* **Directions for this task**: Determine the number of lines in these entries that hold the word "parts". Give the number and nothing more.

Items from a dataset
>> BEGIN

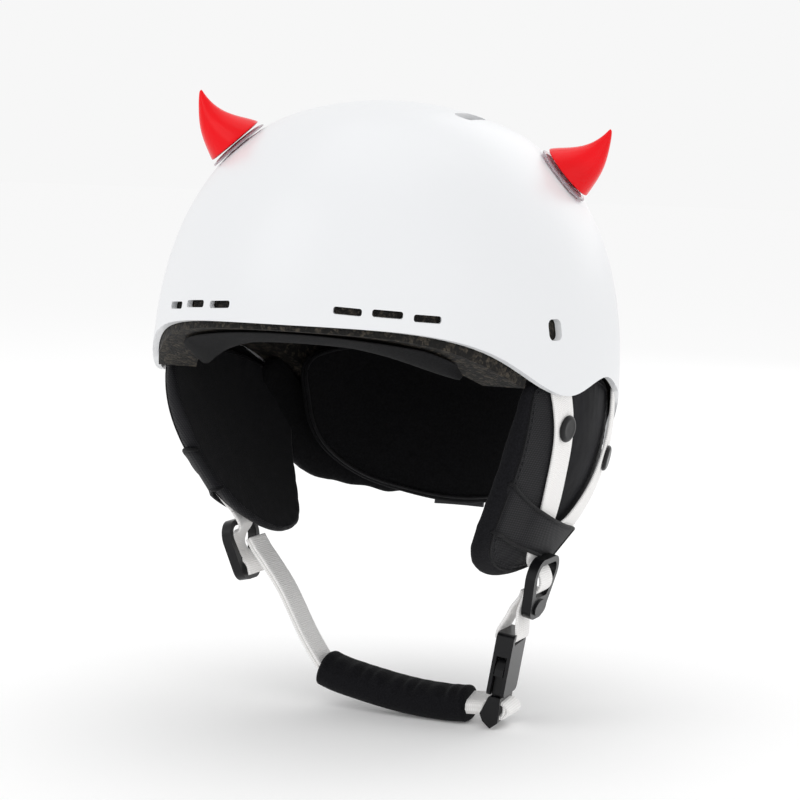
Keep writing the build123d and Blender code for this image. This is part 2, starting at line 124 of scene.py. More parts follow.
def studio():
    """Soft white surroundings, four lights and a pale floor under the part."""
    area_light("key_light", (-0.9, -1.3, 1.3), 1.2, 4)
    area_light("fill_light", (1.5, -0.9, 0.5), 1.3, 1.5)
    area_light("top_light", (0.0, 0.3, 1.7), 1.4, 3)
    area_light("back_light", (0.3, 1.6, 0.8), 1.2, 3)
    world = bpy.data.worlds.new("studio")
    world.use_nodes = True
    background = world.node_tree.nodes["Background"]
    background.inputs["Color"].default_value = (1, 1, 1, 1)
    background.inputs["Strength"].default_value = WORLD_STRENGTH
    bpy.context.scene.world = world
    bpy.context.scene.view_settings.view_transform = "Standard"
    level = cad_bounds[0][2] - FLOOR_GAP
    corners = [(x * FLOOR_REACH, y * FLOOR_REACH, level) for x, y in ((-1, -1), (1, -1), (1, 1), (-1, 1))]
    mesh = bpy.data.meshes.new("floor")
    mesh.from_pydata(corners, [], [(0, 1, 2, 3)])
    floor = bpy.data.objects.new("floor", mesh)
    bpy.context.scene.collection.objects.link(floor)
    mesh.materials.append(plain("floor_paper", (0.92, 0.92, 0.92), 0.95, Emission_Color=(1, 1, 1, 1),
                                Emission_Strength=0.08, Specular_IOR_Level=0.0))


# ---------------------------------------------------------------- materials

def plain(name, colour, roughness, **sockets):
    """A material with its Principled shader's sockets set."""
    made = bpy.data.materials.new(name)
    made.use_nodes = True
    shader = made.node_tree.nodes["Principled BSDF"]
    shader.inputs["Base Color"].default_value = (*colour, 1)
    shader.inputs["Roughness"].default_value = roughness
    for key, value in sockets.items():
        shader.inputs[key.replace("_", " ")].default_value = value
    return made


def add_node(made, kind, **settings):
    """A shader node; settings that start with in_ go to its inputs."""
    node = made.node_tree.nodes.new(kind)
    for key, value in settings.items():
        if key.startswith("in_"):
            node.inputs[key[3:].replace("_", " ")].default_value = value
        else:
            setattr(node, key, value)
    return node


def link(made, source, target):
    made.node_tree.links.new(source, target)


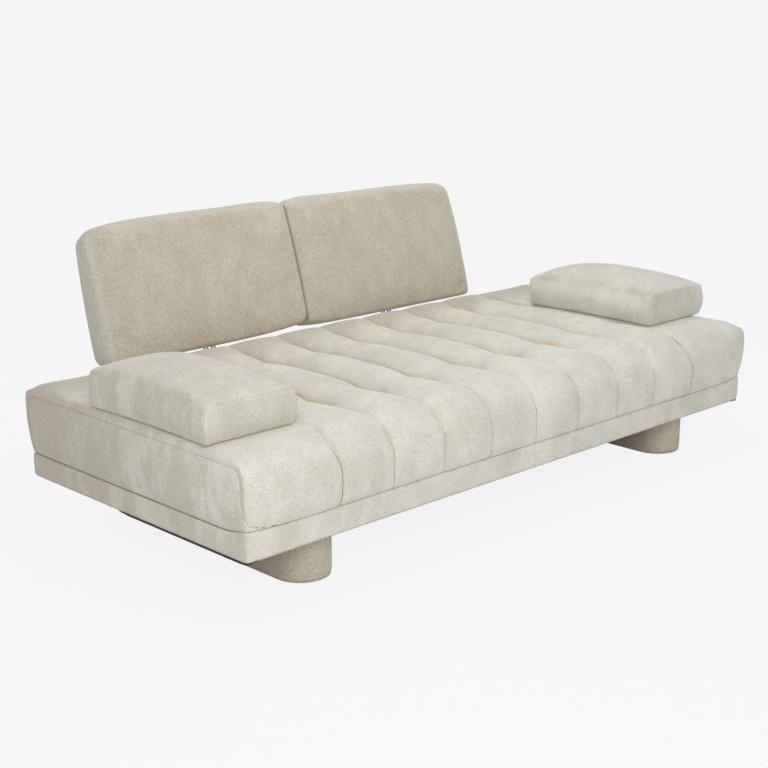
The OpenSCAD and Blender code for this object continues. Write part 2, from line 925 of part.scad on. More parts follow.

>> END

* **Expected output**: 2